---- RECORD SET

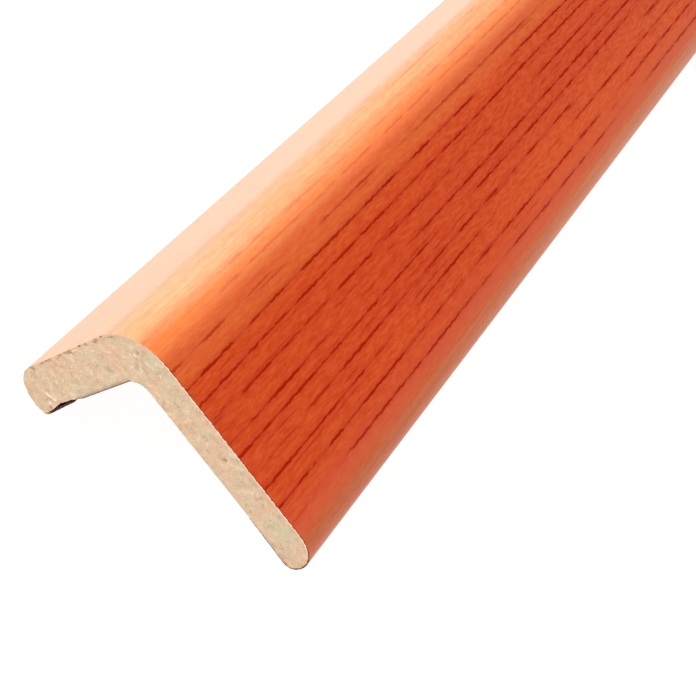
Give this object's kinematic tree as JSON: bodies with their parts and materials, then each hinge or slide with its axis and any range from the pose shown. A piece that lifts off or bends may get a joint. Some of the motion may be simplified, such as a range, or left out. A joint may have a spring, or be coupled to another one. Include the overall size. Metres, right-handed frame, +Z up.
{
  "type": "corner guard moulding",
  "caption": "Straight L-section corner guard moulding: a rounded fibreboard angle with unequal legs, wrapped in a reddish wood-grain decor film that turns onto the bare back.",
  "frame": {"origin": "centre of the moulding's footprint on the floor, half way along its length", "axes": "+X along the length, +Z up to the outer corner; the short leg comes down towards -Y and the long leg towards +Y"},
  "size_m": [1.2, 0.0356, 0.0203],
  "materials": {
    "fibreboard": "bare medium-density fibreboard, sawn ends",
    "decor_film": "satin reddish cherry wood-grain film"
  },
  "bodies": {
    "root": {"fibreboard_angle": "fibreboard", "decor_film": "decor_film"}
  },
  "joints": []
}
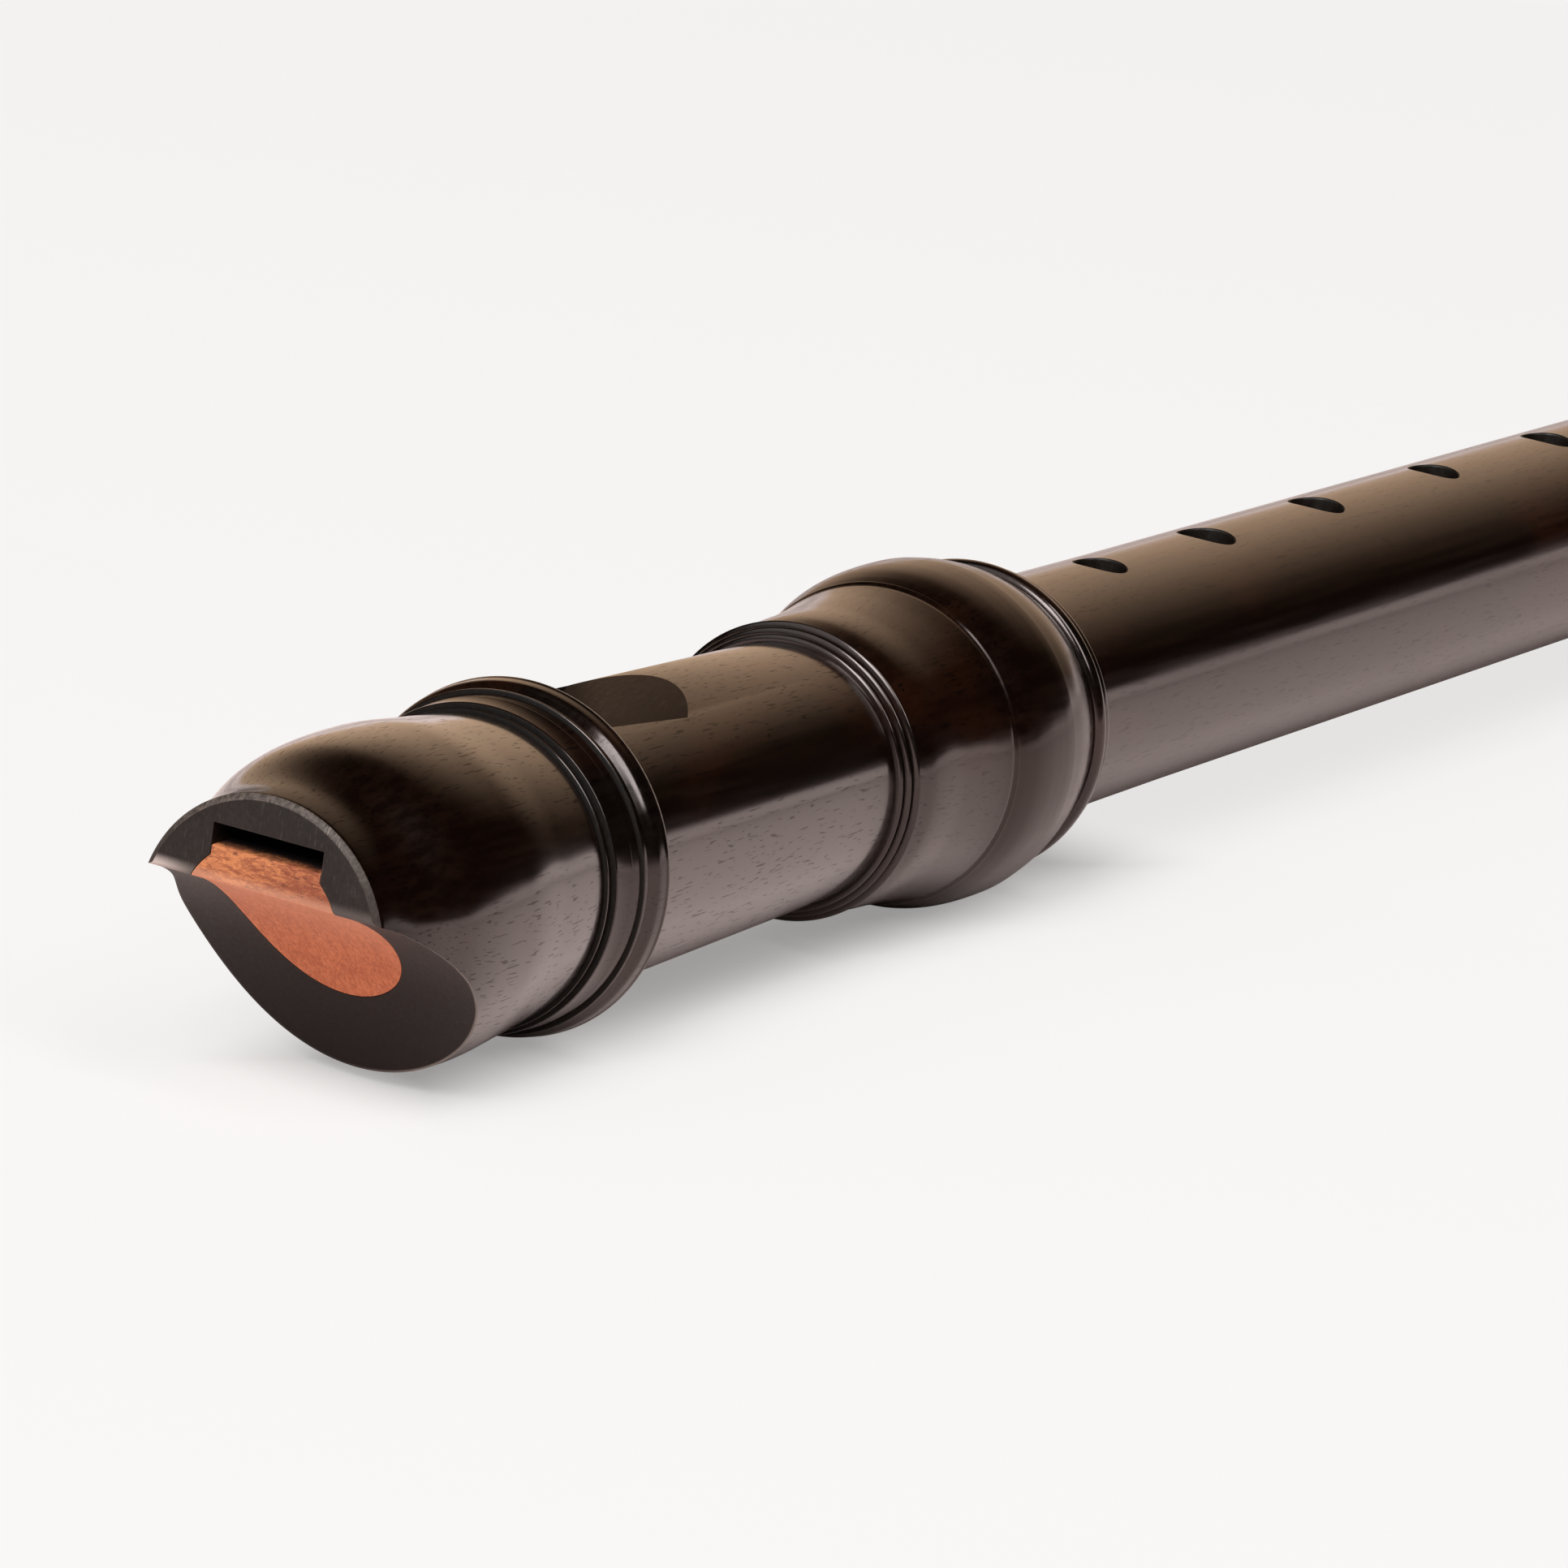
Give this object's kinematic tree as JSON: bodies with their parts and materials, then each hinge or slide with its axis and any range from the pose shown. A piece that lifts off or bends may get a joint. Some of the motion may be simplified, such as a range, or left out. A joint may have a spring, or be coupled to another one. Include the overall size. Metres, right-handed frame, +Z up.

--------

TASK INSTRUCTIONS >> Exactly as shown above, return every record.

RESULT >>
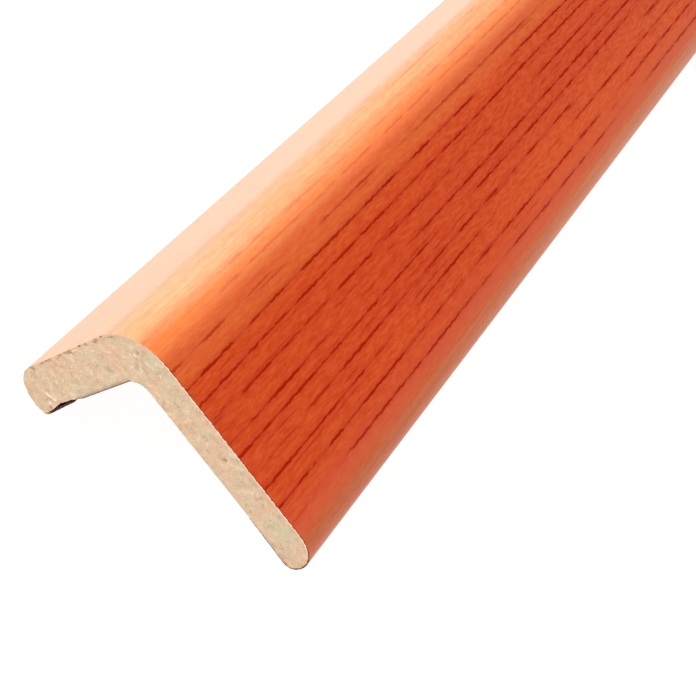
Give this object's kinematic tree as JSON: bodies with their parts and materials, then each hinge or slide with its axis and any range from the pose shown. A piece that lifts off or bends may get a joint. Some of the motion may be simplified, such as a range, or left out. A joint may have a spring, or be coupled to another one. Include the overall size. Metres, right-handed frame, +Z up.
{
  "type": "corner guard moulding",
  "caption": "Straight L-section corner guard moulding: a rounded fibreboard angle with unequal legs, wrapped in a reddish wood-grain decor film that turns onto the bare back.",
  "frame": {"origin": "centre of the moulding's footprint on the floor, half way along its length", "axes": "+X along the length, +Z up to the outer corner; the short leg comes down towards -Y and the long leg towards +Y"},
  "size_m": [1.2, 0.0356, 0.0203],
  "materials": {
    "fibreboard": "bare medium-density fibreboard, sawn ends",
    "decor_film": "satin reddish cherry wood-grain film"
  },
  "bodies": {
    "root": {"fibreboard_angle": "fibreboard", "decor_film": "decor_film"}
  },
  "joints": []
}
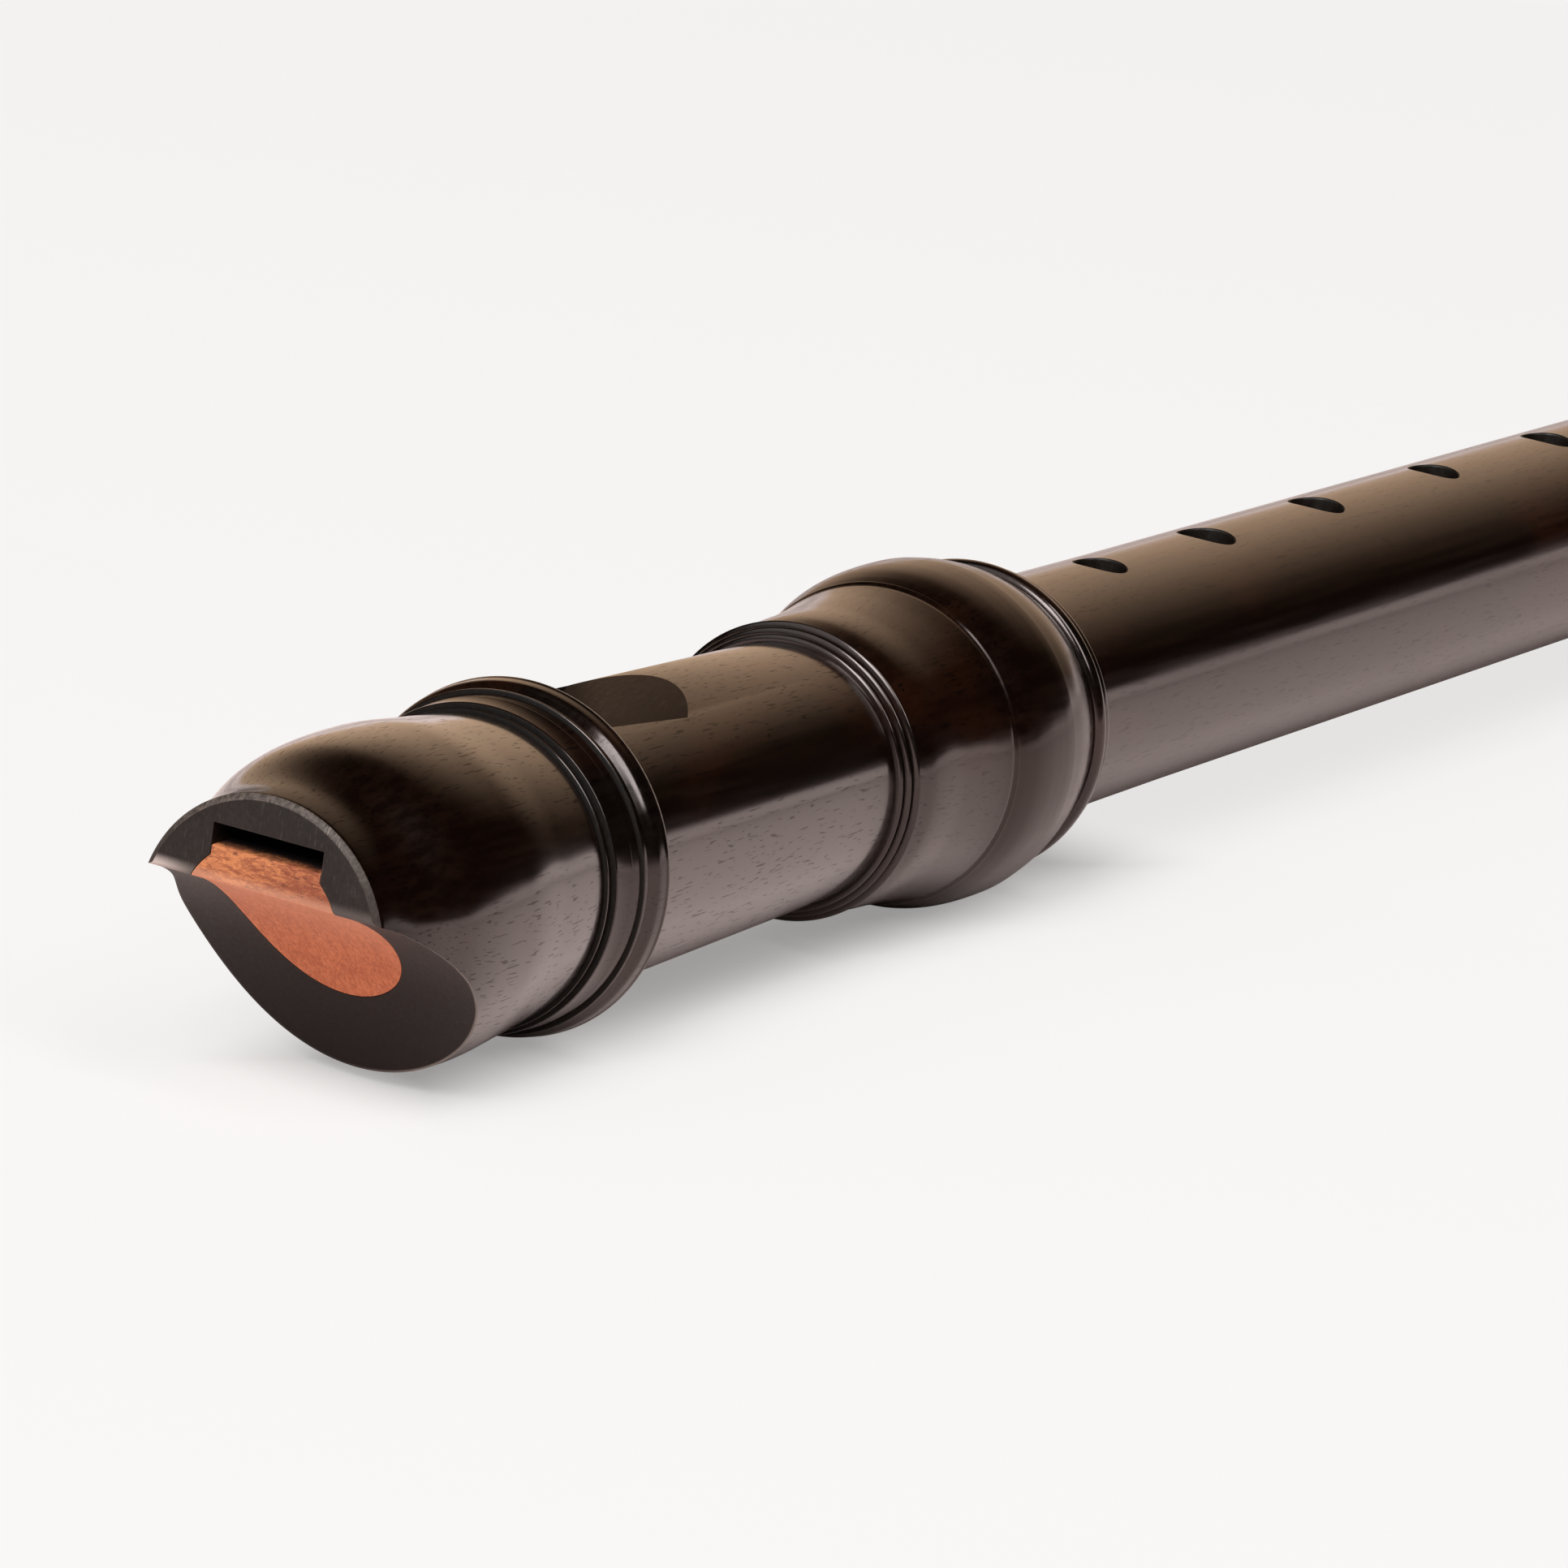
Give this object's kinematic tree as JSON: bodies with their parts and materials, then each hinge or slide with its axis and any range from the pose shown. A piece that lifts off or bends may get a joint. Some of the motion may be simplified, such as a range, or left out. A joint may have a spring, or be coupled to another one. Include the overall size. Metres, right-handed frame, +Z up.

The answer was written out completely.